_EXERCISE TASK_. The records that follow must be reproduced in full, exactly as written.

_MATERIAL FOR THIS TASK_.

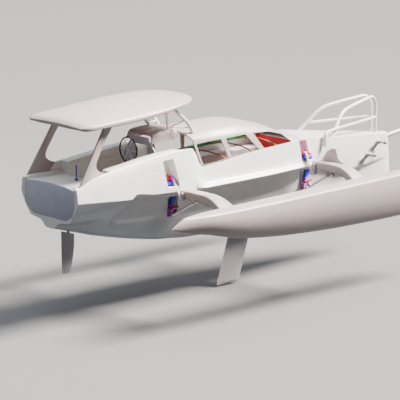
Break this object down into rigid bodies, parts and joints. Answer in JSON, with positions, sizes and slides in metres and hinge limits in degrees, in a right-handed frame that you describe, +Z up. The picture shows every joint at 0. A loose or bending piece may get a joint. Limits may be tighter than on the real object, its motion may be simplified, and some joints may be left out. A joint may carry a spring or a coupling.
{
  "type": "folding trimaran",
  "caption": "Cruising trimaran with a central hull, cabin and hardtop, and slim floats on curved beams that fold down against the hull on hinged struts.",
  "frame": {"origin": "on the centreline at the transom's aft face and the waterline", "axes": "+X forward to the bow, +Y to port, +Z up"},
  "size_m": [15.5434, 7.36, 6.17],
  "materials": {
    "gelcoat": "gloss",
    "deck": "satin",
    "blade": "satin",
    "panel": "matt",
    "black": "satin",
    "steel": "satin",
    "red": "satin",
    "dark_red": "satin",
    "blue": "satin",
    "magenta": "satin",
    "green": "satin",
    "brown": "satin"
  },
  "bodies": {
    "hull": {"hull": "gelcoat", "cabin_roof": "gelcoat", "foredeck": "deck", "companionway_hood": "deck", "cabin_bulkhead": "panel", "companionway_step": "deck", "hardtop": "gelcoat", "hardtop_leg_port": "gelcoat", "hardtop_leg_starboard": "gelcoat", "hardtop_stanchion_port": "gelcoat", "hardtop_stanchion_starboard": "gelcoat", "cockpit_sole": "deck", "cabin_sole": "deck", "berth_locker_port": "deck", "berth_locker_starboard": "deck", "sill_stringer_port": "green", "sill_stringer_starboard": "green", "forward_panel": "dark_red", "deck_beam_1": "brown", "deck_beam_2": "brown", "deck_beam_3": "brown", "deck_beam_4": "brown", "helm_pedestal": "deck", "aft_deck_post": "blue", "pulpit_port": "gelcoat", "pulpit_starboard": "gelcoat", "bowsprit": "gelcoat", "bow_step_lower": "steel", "bow_step_upper": "steel", "lower_bracket_aft_port": "magenta", "upper_bracket_aft_port": "red", "lower_bracket_forward_port": "magenta", "upper_bracket_forward_port": "red", "lower_bracket_aft_starboard": "magenta", "upper_bracket_aft_starboard": "red", "lower_bracket_forward_starboard": "magenta", "upper_bracket_forward_starboard": "red"},
    "lower_struts_port": {"lower_strut_aft_port": "steel", "lower_strut_forward_port": "steel"},
    "outrigger_port": {"float_port": "gelcoat", "beam_aft_port": "gelcoat", "beam_forward_port": "gelcoat"},
    "upper_struts_port": {"upper_strut_aft_port": "gelcoat", "upper_strut_forward_port": "gelcoat"},
    "lower_struts_starboard": {"lower_strut_aft_starboard": "steel", "lower_strut_forward_starboard": "steel"},
    "outrigger_starboard": {"float_starboard": "gelcoat", "beam_aft_starboard": "gelcoat", "beam_forward_starboard": "gelcoat"},
    "upper_struts_starboard": {"upper_strut_aft_starboard": "gelcoat", "upper_strut_forward_starboard": "gelcoat"},
    "rudder": {"rudder": "blade"},
    "helm_wheel": {"helm_wheel": "black"},
    "centreboard": {"centreboard": "blade"},
    "transom_gate": {"transom_gate": "panel"},
    "foredeck_hatch": {"foredeck_hatch": "deck"}
  },
  "joints": [
    {"name": "lower_strut_hinge_port", "type": "hinge", "parent": "hull", "child": "lower_struts_port", "pos_m": [6.61, 0.88, 0.42], "axis": [1, 0, 0], "range_deg": [0, 8]},
    {"name": "float_hinge_port", "type": "hinge", "parent": "lower_struts_port", "child": "outrigger_port", "pos_m": [6.61, 1.8, 0.93], "axis": [1, 0, 0], "range_deg": [-96, 0]},
    {"name": "upper_strut_hinge_port", "type": "hinge", "parent": "hull", "child": "upper_struts_port", "pos_m": [6.345, 1.05, 1.55], "axis": [1, 0, 0], "range_deg": [0, 58.1]},
    {"name": "lower_strut_hinge_starboard", "type": "hinge", "parent": "hull", "child": "lower_struts_starboard", "pos_m": [6.61, -0.88, 0.42], "axis": [-1, 0, 0], "range_deg": [0, 8]},
    {"name": "float_hinge_starboard", "type": "hinge", "parent": "lower_struts_starboard", "child": "outrigger_starboard", "pos_m": [6.61, -1.8, 0.93], "axis": [-1, 0, 0], "range_deg": [-96, 0]},
    {"name": "upper_strut_hinge_starboard", "type": "hinge", "parent": "hull", "child": "upper_struts_starboard", "pos_m": [6.345, -1.05, 1.55], "axis": [-1, 0, 0], "range_deg": [0, 58.1]},
    {"name": "rudder_hinge", "type": "hinge", "parent": "hull", "child": "rudder", "pos_m": [0.66, 0, 0.2], "axis": [0, 0, 1], "range_deg": [-35, 35]},
    {"name": "helm_wheel_hinge", "type": "hinge", "parent": "hull", "child": "helm_wheel", "pos_m": [2.91, 0, 2.31], "axis": [1, 0, 0], "range_deg": [-210, 210]},
    {"name": "centreboard_hinge", "type": "hinge", "parent": "hull", "child": "centreboard", "pos_m": [7.69, 0, -0.3], "axis": [0, 1, 0], "range_deg": [0, 66]},
    {"name": "transom_gate_hinge", "type": "hinge", "parent": "hull", "child": "transom_gate", "pos_m": [0.004, 0, 0.8], "axis": [0, -1, 0], "range_deg": [0, 88]},
    {"name": "foredeck_hatch_hinge", "type": "hinge", "parent": "hull", "child": "foredeck_hatch", "pos_m": [11.292, 0, 1.744], "axis": [0, 1, 0], "range_deg": [0, 80]}
  ],
  "couplings": [
    {"joint": "lower_strut_hinge_port", "follows": "float_hinge_port", "ratio": -0.08333},
    {"joint": "upper_strut_hinge_port", "follows": "float_hinge_port", "ratio": -0.60362},
    {"joint": "lower_strut_hinge_starboard", "follows": "float_hinge_starboard", "ratio": -0.08333},
    {"joint": "upper_strut_hinge_starboard", "follows": "float_hinge_starboard", "ratio": -0.60362},
    {"joint": "helm_wheel_hinge", "follows": "rudder_hinge", "ratio": 6}
  ]
}
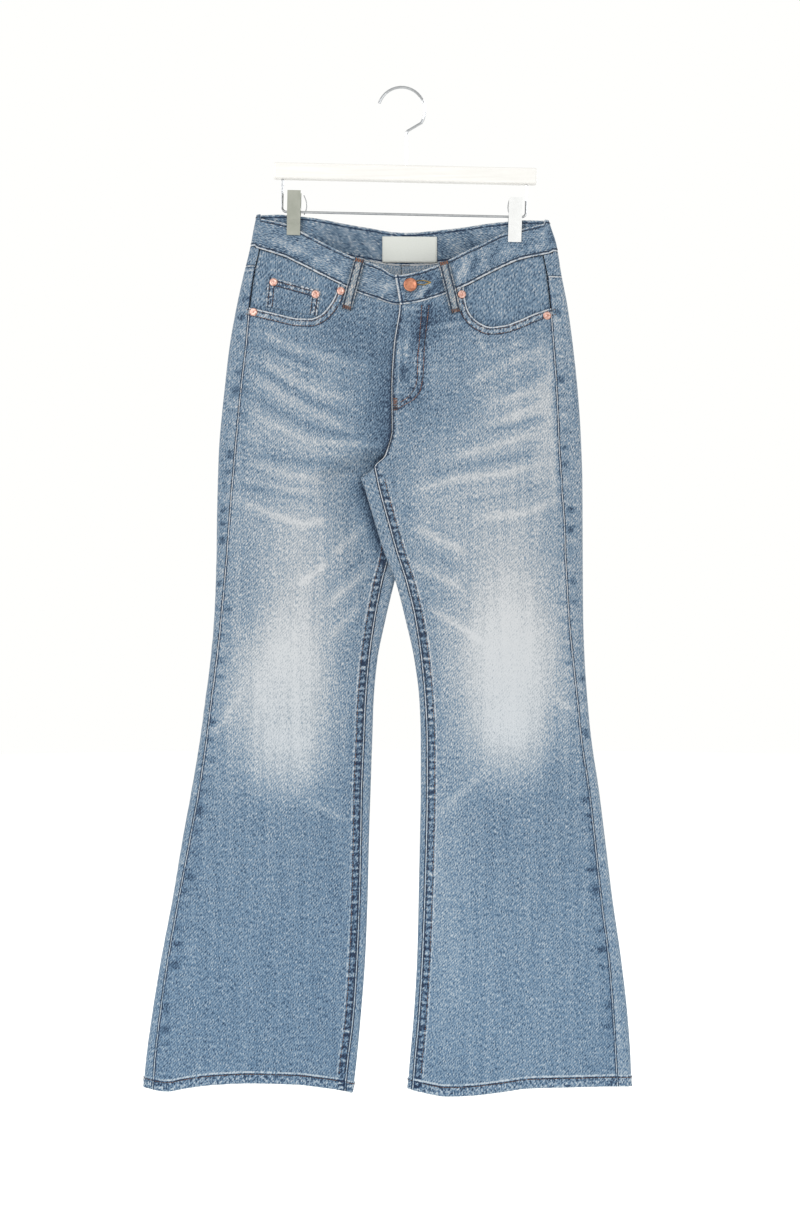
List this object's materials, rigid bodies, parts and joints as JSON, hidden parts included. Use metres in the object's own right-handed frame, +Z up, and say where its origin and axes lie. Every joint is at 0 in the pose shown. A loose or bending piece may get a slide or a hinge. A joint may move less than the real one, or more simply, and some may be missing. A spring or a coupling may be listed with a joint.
{
  "type": "bootcut jeans on a clip hanger",
  "caption": "Bootcut denim jeans with flared hems, hung by the waistband from a bar hanger with two spring clips; legs and waist are open hollows.",
  "frame": {"origin": "the seat of the hanger's hook, the inner top of its curve, where a rod carries it", "axes": "+Z up along the hanging jeans, +X towards the wearer's left, -Y out of the front of the jeans"},
  "size_m": [0.5896, 0.0625, 1.2149],
  "materials": {
    "denim": "stonewashed twill, faded at thighs and knees",
    "label": "plain pale patch",
    "copper": "rose copper, lightly worn",
    "white_paint": "satin white paint",
    "chrome": "polished wire",
    "clip_plate": "pale satin plate"
  },
  "bodies": {
    "root": {"hanger_bar": "white_paint", "hanger_hook": "chrome", "hanger_rail": "chrome", "clip_right": "clip_plate", "clip_left": "clip_plate", "front_panel_right": "denim", "front_panel_left": "denim", "back_panel_right": "denim", "back_panel_left": "denim", "back_yoke_right": "denim", "back_yoke_left": "denim", "waistband": "denim", "pocket_facing_right": "denim", "pocket_facing_left": "denim", "coin_pocket": "denim", "back_pocket_right": "denim", "back_pocket_left": "denim", "belt_loop_front_right": "denim", "belt_loop_front_left": "denim", "belt_loop_back_right": "denim", "belt_loop_back_left": "denim", "belt_loop_back_middle": "denim", "waist_label": "label", "waist_button": "copper", "rivet_coin_outer": "copper", "rivet_coin_inner": "copper", "rivet_right_inner": "copper", "rivet_right_outer": "copper", "rivet_left_inner": "copper", "rivet_left_outer": "copper"}
  },
  "joints": []
}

_FINAL ANSWER_.
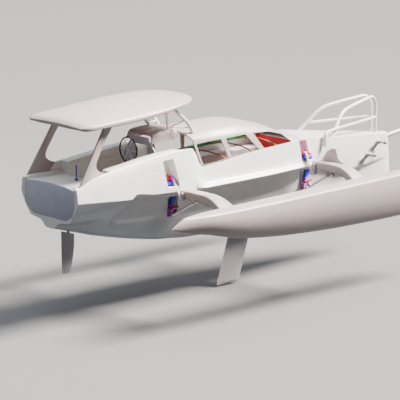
Break this object down into rigid bodies, parts and joints. Answer in JSON, with positions, sizes and slides in metres and hinge limits in degrees, in a right-handed frame that you describe, +Z up. The picture shows every joint at 0. A loose or bending piece may get a joint. Limits may be tighter than on the real object, its motion may be simplified, and some joints may be left out. A joint may carry a spring or a coupling.
{
  "type": "folding trimaran",
  "caption": "Cruising trimaran with a central hull, cabin and hardtop, and slim floats on curved beams that fold down against the hull on hinged struts.",
  "frame": {"origin": "on the centreline at the transom's aft face and the waterline", "axes": "+X forward to the bow, +Y to port, +Z up"},
  "size_m": [15.5434, 7.36, 6.17],
  "materials": {
    "gelcoat": "gloss",
    "deck": "satin",
    "blade": "satin",
    "panel": "matt",
    "black": "satin",
    "steel": "satin",
    "red": "satin",
    "dark_red": "satin",
    "blue": "satin",
    "magenta": "satin",
    "green": "satin",
    "brown": "satin"
  },
  "bodies": {
    "hull": {"hull": "gelcoat", "cabin_roof": "gelcoat", "foredeck": "deck", "companionway_hood": "deck", "cabin_bulkhead": "panel", "companionway_step": "deck", "hardtop": "gelcoat", "hardtop_leg_port": "gelcoat", "hardtop_leg_starboard": "gelcoat", "hardtop_stanchion_port": "gelcoat", "hardtop_stanchion_starboard": "gelcoat", "cockpit_sole": "deck", "cabin_sole": "deck", "berth_locker_port": "deck", "berth_locker_starboard": "deck", "sill_stringer_port": "green", "sill_stringer_starboard": "green", "forward_panel": "dark_red", "deck_beam_1": "brown", "deck_beam_2": "brown", "deck_beam_3": "brown", "deck_beam_4": "brown", "helm_pedestal": "deck", "aft_deck_post": "blue", "pulpit_port": "gelcoat", "pulpit_starboard": "gelcoat", "bowsprit": "gelcoat", "bow_step_lower": "steel", "bow_step_upper": "steel", "lower_bracket_aft_port": "magenta", "upper_bracket_aft_port": "red", "lower_bracket_forward_port": "magenta", "upper_bracket_forward_port": "red", "lower_bracket_aft_starboard": "magenta", "upper_bracket_aft_starboard": "red", "lower_bracket_forward_starboard": "magenta", "upper_bracket_forward_starboard": "red"},
    "lower_struts_port": {"lower_strut_aft_port": "steel", "lower_strut_forward_port": "steel"},
    "outrigger_port": {"float_port": "gelcoat", "beam_aft_port": "gelcoat", "beam_forward_port": "gelcoat"},
    "upper_struts_port": {"upper_strut_aft_port": "gelcoat", "upper_strut_forward_port": "gelcoat"},
    "lower_struts_starboard": {"lower_strut_aft_starboard": "steel", "lower_strut_forward_starboard": "steel"},
    "outrigger_starboard": {"float_starboard": "gelcoat", "beam_aft_starboard": "gelcoat", "beam_forward_starboard": "gelcoat"},
    "upper_struts_starboard": {"upper_strut_aft_starboard": "gelcoat", "upper_strut_forward_starboard": "gelcoat"},
    "rudder": {"rudder": "blade"},
    "helm_wheel": {"helm_wheel": "black"},
    "centreboard": {"centreboard": "blade"},
    "transom_gate": {"transom_gate": "panel"},
    "foredeck_hatch": {"foredeck_hatch": "deck"}
  },
  "joints": [
    {"name": "lower_strut_hinge_port", "type": "hinge", "parent": "hull", "child": "lower_struts_port", "pos_m": [6.61, 0.88, 0.42], "axis": [1, 0, 0], "range_deg": [0, 8]},
    {"name": "float_hinge_port", "type": "hinge", "parent": "lower_struts_port", "child": "outrigger_port", "pos_m": [6.61, 1.8, 0.93], "axis": [1, 0, 0], "range_deg": [-96, 0]},
    {"name": "upper_strut_hinge_port", "type": "hinge", "parent": "hull", "child": "upper_struts_port", "pos_m": [6.345, 1.05, 1.55], "axis": [1, 0, 0], "range_deg": [0, 58.1]},
    {"name": "lower_strut_hinge_starboard", "type": "hinge", "parent": "hull", "child": "lower_struts_starboard", "pos_m": [6.61, -0.88, 0.42], "axis": [-1, 0, 0], "range_deg": [0, 8]},
    {"name": "float_hinge_starboard", "type": "hinge", "parent": "lower_struts_starboard", "child": "outrigger_starboard", "pos_m": [6.61, -1.8, 0.93], "axis": [-1, 0, 0], "range_deg": [-96, 0]},
    {"name": "upper_strut_hinge_starboard", "type": "hinge", "parent": "hull", "child": "upper_struts_starboard", "pos_m": [6.345, -1.05, 1.55], "axis": [-1, 0, 0], "range_deg": [0, 58.1]},
    {"name": "rudder_hinge", "type": "hinge", "parent": "hull", "child": "rudder", "pos_m": [0.66, 0, 0.2], "axis": [0, 0, 1], "range_deg": [-35, 35]},
    {"name": "helm_wheel_hinge", "type": "hinge", "parent": "hull", "child": "helm_wheel", "pos_m": [2.91, 0, 2.31], "axis": [1, 0, 0], "range_deg": [-210, 210]},
    {"name": "centreboard_hinge", "type": "hinge", "parent": "hull", "child": "centreboard", "pos_m": [7.69, 0, -0.3], "axis": [0, 1, 0], "range_deg": [0, 66]},
    {"name": "transom_gate_hinge", "type": "hinge", "parent": "hull", "child": "transom_gate", "pos_m": [0.004, 0, 0.8], "axis": [0, -1, 0], "range_deg": [0, 88]},
    {"name": "foredeck_hatch_hinge", "type": "hinge", "parent": "hull", "child": "foredeck_hatch", "pos_m": [11.292, 0, 1.744], "axis": [0, 1, 0], "range_deg": [0, 80]}
  ],
  "couplings": [
    {"joint": "lower_strut_hinge_port", "follows": "float_hinge_port", "ratio": -0.08333},
    {"joint": "upper_strut_hinge_port", "follows": "float_hinge_port", "ratio": -0.60362},
    {"joint": "lower_strut_hinge_starboard", "follows": "float_hinge_starboard", "ratio": -0.08333},
    {"joint": "upper_strut_hinge_starboard", "follows": "float_hinge_starboard", "ratio": -0.60362},
    {"joint": "helm_wheel_hinge", "follows": "rudder_hinge", "ratio": 6}
  ]
}
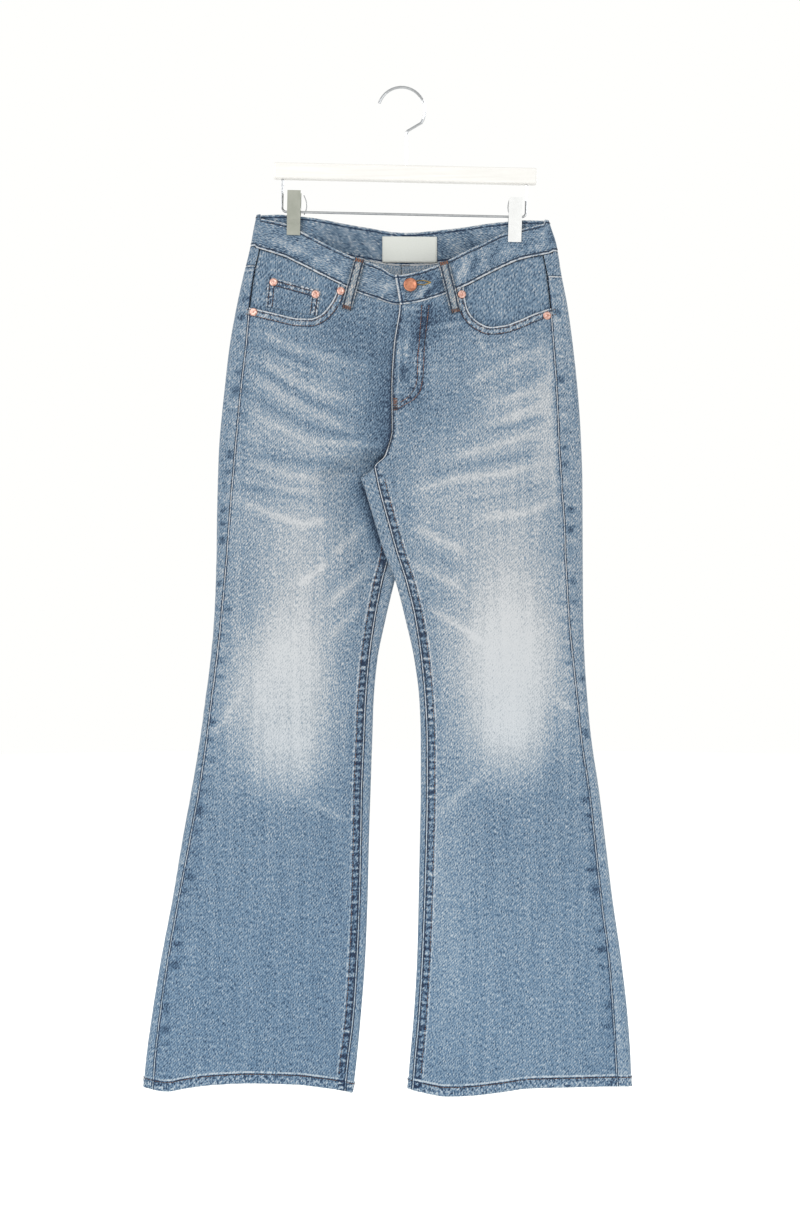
List this object's materials, rigid bodies, parts and joints as JSON, hidden parts included. Use metres in the object's own right-handed frame, +Z up, and say where its origin and axes lie. Every joint is at 0 in the pose shown. A loose or bending piece may get a slide or a hinge. A joint may move less than the real one, or more simply, and some may be missing. A spring or a coupling may be listed with a joint.
{
  "type": "bootcut jeans on a clip hanger",
  "caption": "Bootcut denim jeans with flared hems, hung by the waistband from a bar hanger with two spring clips; legs and waist are open hollows.",
  "frame": {"origin": "the seat of the hanger's hook, the inner top of its curve, where a rod carries it", "axes": "+Z up along the hanging jeans, +X towards the wearer's left, -Y out of the front of the jeans"},
  "size_m": [0.5896, 0.0625, 1.2149],
  "materials": {
    "denim": "stonewashed twill, faded at thighs and knees",
    "label": "plain pale patch",
    "copper": "rose copper, lightly worn",
    "white_paint": "satin white paint",
    "chrome": "polished wire",
    "clip_plate": "pale satin plate"
  },
  "bodies": {
    "root": {"hanger_bar": "white_paint", "hanger_hook": "chrome", "hanger_rail": "chrome", "clip_right": "clip_plate", "clip_left": "clip_plate", "front_panel_right": "denim", "front_panel_left": "denim", "back_panel_right": "denim", "back_panel_left": "denim", "back_yoke_right": "denim", "back_yoke_left": "denim", "waistband": "denim", "pocket_facing_right": "denim", "pocket_facing_left": "denim", "coin_pocket": "denim", "back_pocket_right": "denim", "back_pocket_left": "denim", "belt_loop_front_right": "denim", "belt_loop_front_left": "denim", "belt_loop_back_right": "denim", "belt_loop_back_left": "denim", "belt_loop_back_middle": "denim", "waist_label": "label", "waist_button": "copper", "rivet_coin_outer": "copper", "rivet_coin_inner": "copper", "rivet_right_inner": "copper", "rivet_right_outer": "copper", "rivet_left_inner": "copper", "rivet_left_outer": "copper"}
  },
  "joints": []
}